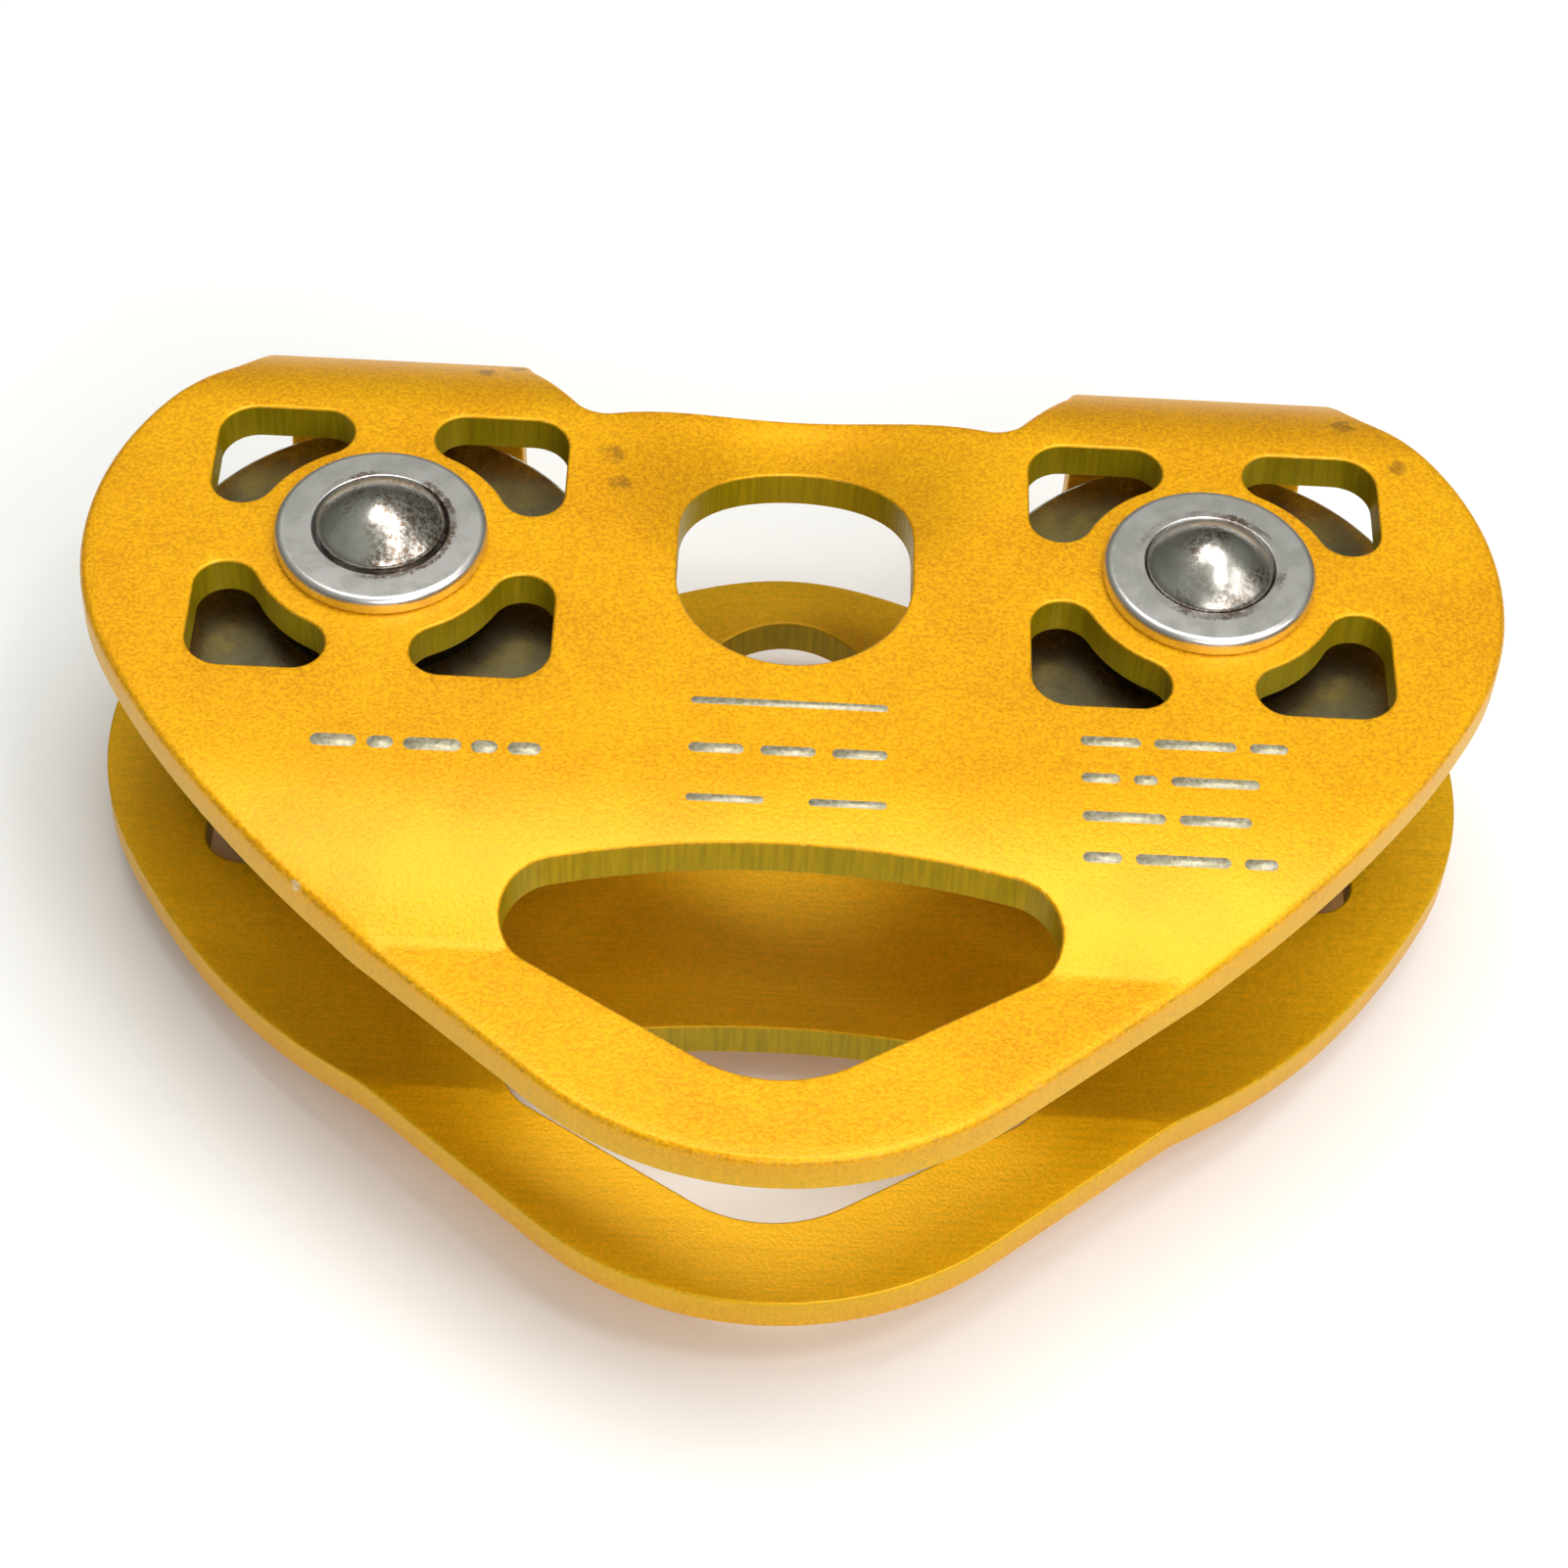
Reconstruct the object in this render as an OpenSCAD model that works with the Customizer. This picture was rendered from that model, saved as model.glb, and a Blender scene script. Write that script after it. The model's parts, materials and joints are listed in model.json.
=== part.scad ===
// Tandem rope pulley: two ball-bearing sheaves in line, riveted into one U-folded aluminium frame.
// The part lies on the rear rivet heads. +X runs from the left axle to the right axle, +Y from the
// carabiner eye to the fold, +Z out of the front cheek. The origin is under the middle of the part.

/* [Frame] */
// Distance between the two axles
axle_spacing = 78; // [77:0.5:79]
// Thickness of the folded sheet
sheet = 4; // [3.5:0.25:4.25]
// Gap between the cheeks beside the sheaves
cheek_gap = 24.5; // [24.25:0.25:25.5]
// Distance from the axle line up to where the cheeks start to fold over
fold_start = 17.6; // [17:0.1:18]
// Distance from the axle line down to the tip of the cheeks
tip_depth = 66.9; // [66:0.1:68]
// Width of each strap at the top of the fold
strap_w = 23.4; // [22:0.2:24]

/* [Lower cheeks] */
// Distance from the axle line down to where the cheeks start to close in
close_start = 26; // [25:0.5:28]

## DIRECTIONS
Extract all of the data above without altering anything.

## COMPLETE ANSWER
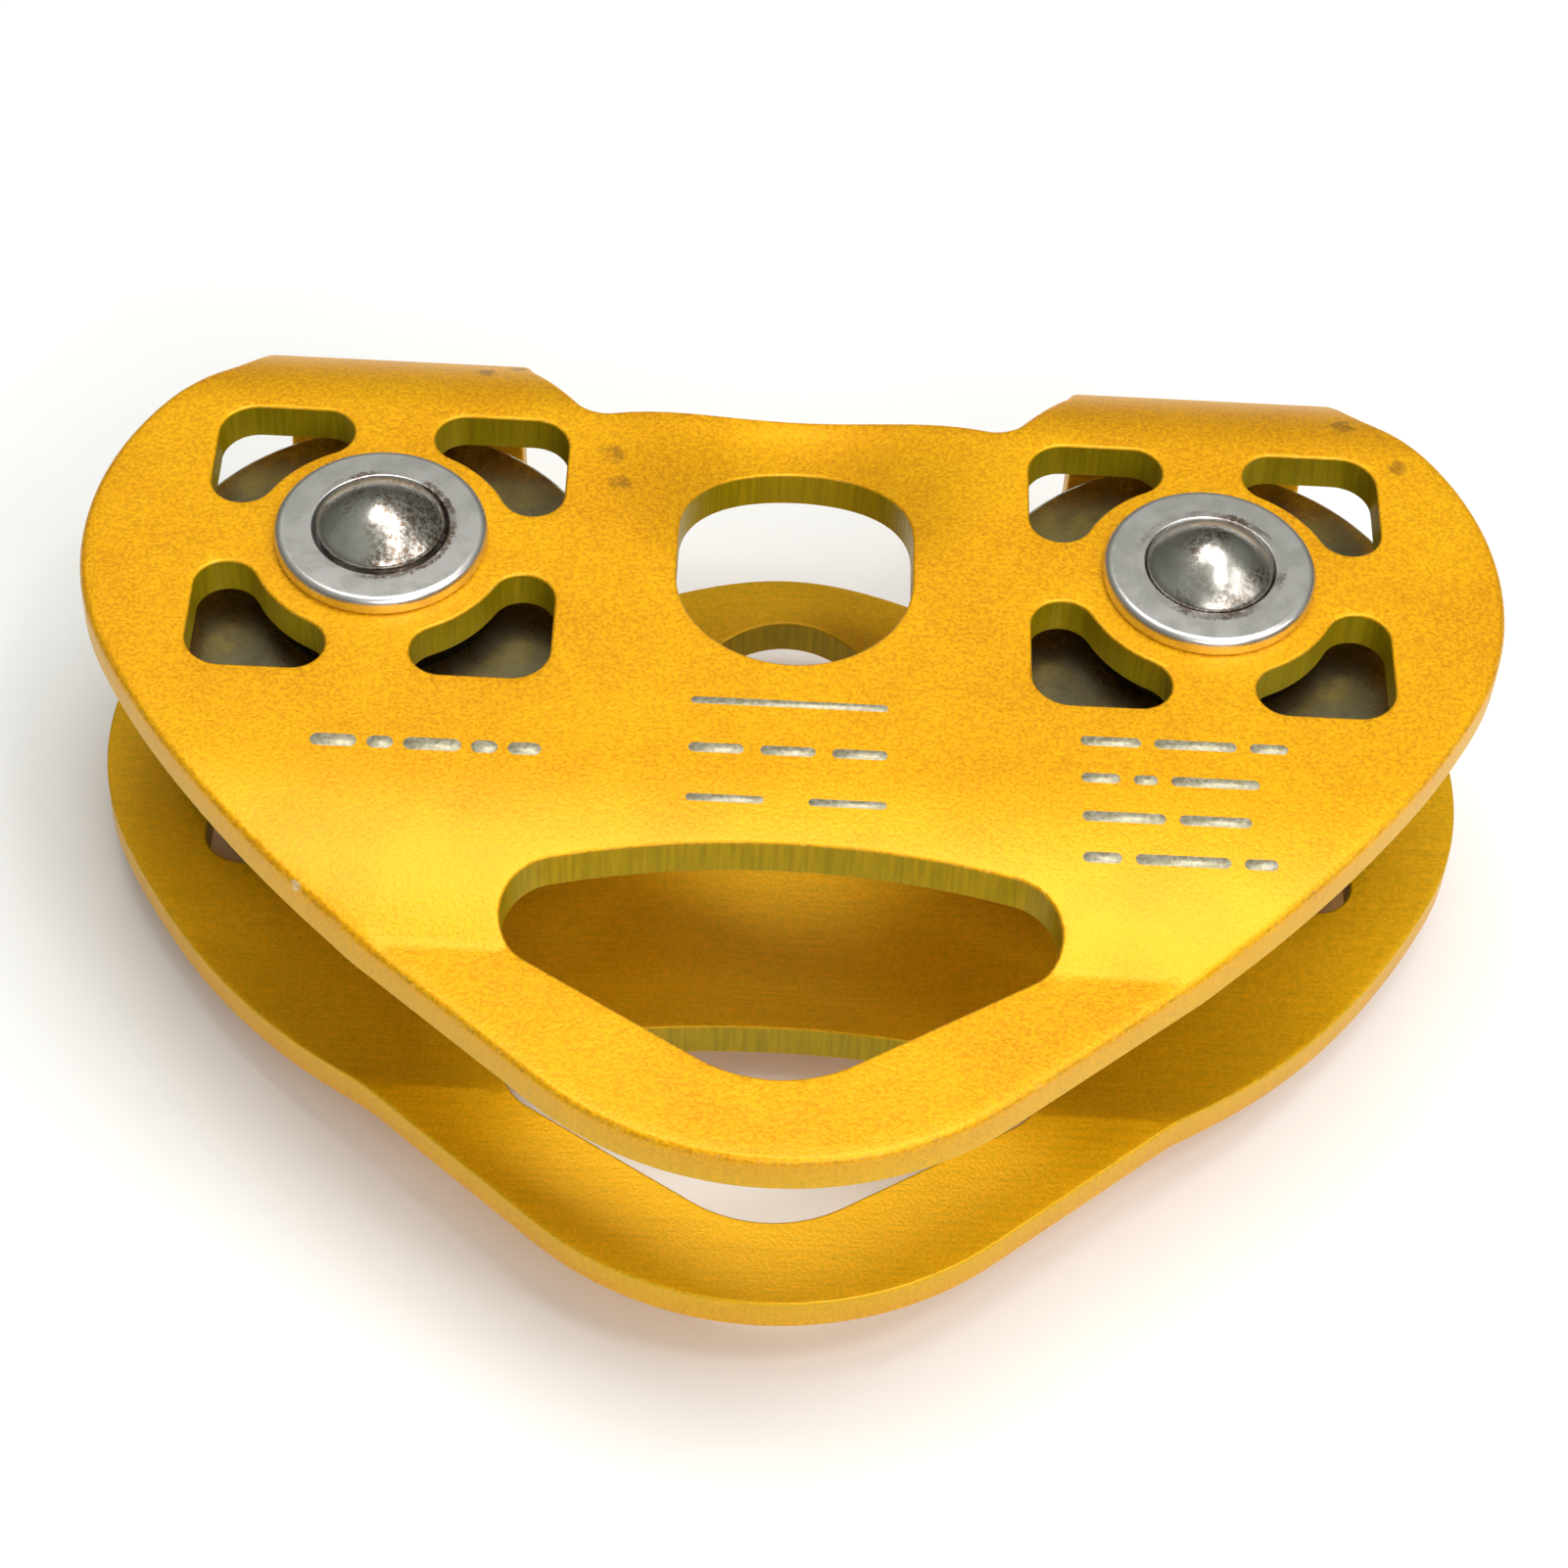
Reconstruct the object in this render as an OpenSCAD model that works with the Customizer. This picture was rendered from that model, saved as model.glb, and a Blender scene script. Write that script after it. The model's parts, materials and joints are listed in model.json.
=== part.scad ===
// Tandem rope pulley: two ball-bearing sheaves in line, riveted into one U-folded aluminium frame.
// The part lies on the rear rivet heads. +X runs from the left axle to the right axle, +Y from the
// carabiner eye to the fold, +Z out of the front cheek. The origin is under the middle of the part.

/* [Frame] */
// Distance between the two axles
axle_spacing = 78; // [77:0.5:79]
// Thickness of the folded sheet
sheet = 4; // [3.5:0.25:4.25]
// Gap between the cheeks beside the sheaves
cheek_gap = 24.5; // [24.25:0.25:25.5]
// Distance from the axle line up to where the cheeks start to fold over
fold_start = 17.6; // [17:0.1:18]
// Distance from the axle line down to the tip of the cheeks
tip_depth = 66.9; // [66:0.1:68]
// Width of each strap at the top of the fold
strap_w = 23.4; // [22:0.2:24]

/* [Lower cheeks] */
// Distance from the axle line down to where the cheeks start to close in
close_start = 26; // [25:0.5:28]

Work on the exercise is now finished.